ASG Q&A: India’s Evolving Education Landscape with Dr. Pramath Sinha
New Delhi-based Dr. Pramath Raj Sinha is a Senior Counselor at ASG and an expert on education in India. He has helped found multiple educational institutions in India over the past 20 years, including Ashoka University, online learning institution Harappa Education, and the Indian School of Business, of which he was the Founding Dean.
How has the education sector in India changed as a result of Covid-19?
“Covid-19 has resulted in three major shifts in education. First, it led to the mass adoption of online learning. Schools were forced to go online in mid-March, and it increasingly looks like they will remain online after the summer. Although this was a big disruption, people have been surprised by the remarkable acceptance of online education.
“Secondly, the digital divide in India has widened due to the lack of access for many people, whether that be lack of devices, connectivity, electricity, or just the right conditions at home. These factors have heightened the challenges of delivering learning online. While these challenges are global in some respects, they are accentuated in India because of the sheer scale and severity of the problem given the stage of India’s economy.
“The last major shift is that online education has brought about some exciting innovations. Universities are adopting new strategies and asking themselves, "How do we go beyond the boundaries of the physical university space?’ and ‘How do we expand to include new students, faculty, and courses that we could not typically offer?’ The concept of the university is being redefined, which brings with it a host of exciting possibilities.”
What steps is the government of India taking to facilitate online learning?
“On the K-12 side, the central government is focused on making supplemental online content available to schoolteachers and students. In 2017, the Ministry of Human Resource Development launched the Digital Infrastructure for Knowledge Sharing (DIKSHA) portal, which aims to amplify digital solutions in the classroom and equip teachers with digital content to supplement their course material. Similarly, the government is now launching a series of digital trainings for K-12 teachers. These programs have taken off since Covid-19 and received renewed attention.
“On the higher education side, the government had previously created a repository of online courses and made them available at no cost through its Swayam MOOCs portal. These courses are now being promoted and used as substitutes for lectures. Higher education in India is also becoming increasingly deregulated.

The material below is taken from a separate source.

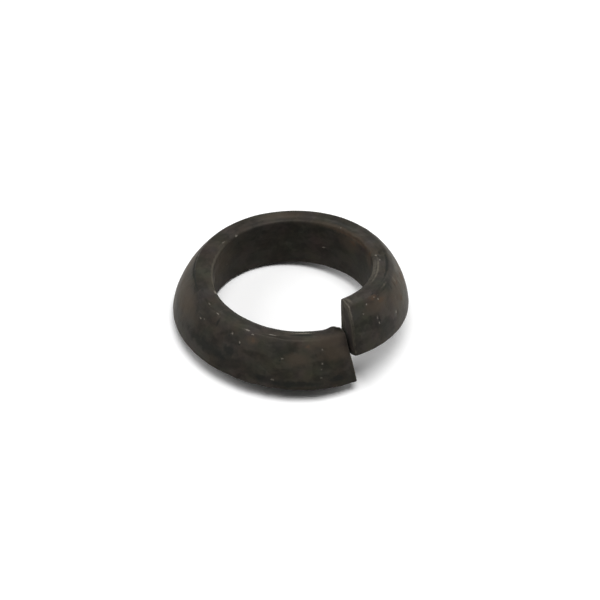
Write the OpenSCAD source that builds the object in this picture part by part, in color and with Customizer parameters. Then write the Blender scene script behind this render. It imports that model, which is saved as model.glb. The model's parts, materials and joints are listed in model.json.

India’s University Grants Commission (UGC) is now allowing institutions to deliver up to 40 percent of their content online, even after the Covid-19 crisis passes. The Commission also announced that the top 200 universities in India can issue degrees online. These are both remarkable developments coming from India’s higher education regulatory body.
“In addition to government efforts, private players have also stepped up and contributed to the growing education-tech industry. At the K-12 level, Khan Academy, Vedantu, and Byju’s have seen their usage skyrocket. Coursera and EdX have seen similar explosion in the numbers for higher education. Many of these private players have made their content free, at least through the Covid-19 period, in the hope that they will eventually be able to convert new users into paying customers.
“The combination of increased online content, increased access to content, and easing of government regulations in the sector has led to a staggering uptake in online educational learning at both the K-12 level and in higher education.”
What implications do these steps have for sectors other than education?
“The whole ecosystem around online learning is going to see exponential growth. This will also mean greater regulatory scrutiny as private players enter the market, particularly because education has always been a public service and the government will be very concerned with protecting the interests of students. Learners will also demand the best technology and services. If countries are allowing private players to access their students, they will demand the highest quality services.
“That being said, the private sector has a tremendous opportunity and I think we will see the rise of mega institutions that deliver content and teaching online. This already exists with the Khan Academies and Courseras of the market. In effect, these are massive global universities that transcend walls, borders, and age groups. I think the private sector is going to have innumerable opportunities for growth over the next couple of years, which is very exciting, but will also lead to natural tensions with the government and regulatory bodies. This opportunity extends to technology providers, testing and assessment providers, and online accreditation bodies.”
How will the government’s New Education Policy impact the education landscape?
“The policy makes several important changes, including the creation of a path for foreign universities to set up campuses in India, the formation of a single regulator for all institutions of higher education, and the launch of examinations that test core skills instead of placing an emphasis on rote memorization.
“Most importantly, the NEP emphasizes student-centric education that brings India in line with global best practices and is ultimately great for our students. Some of these much-needed changes include universalizing primary education, an emphasis on teaching in the students’ mother tongues, and transitioning to a more holistic, multi-disciplinary academic experience.”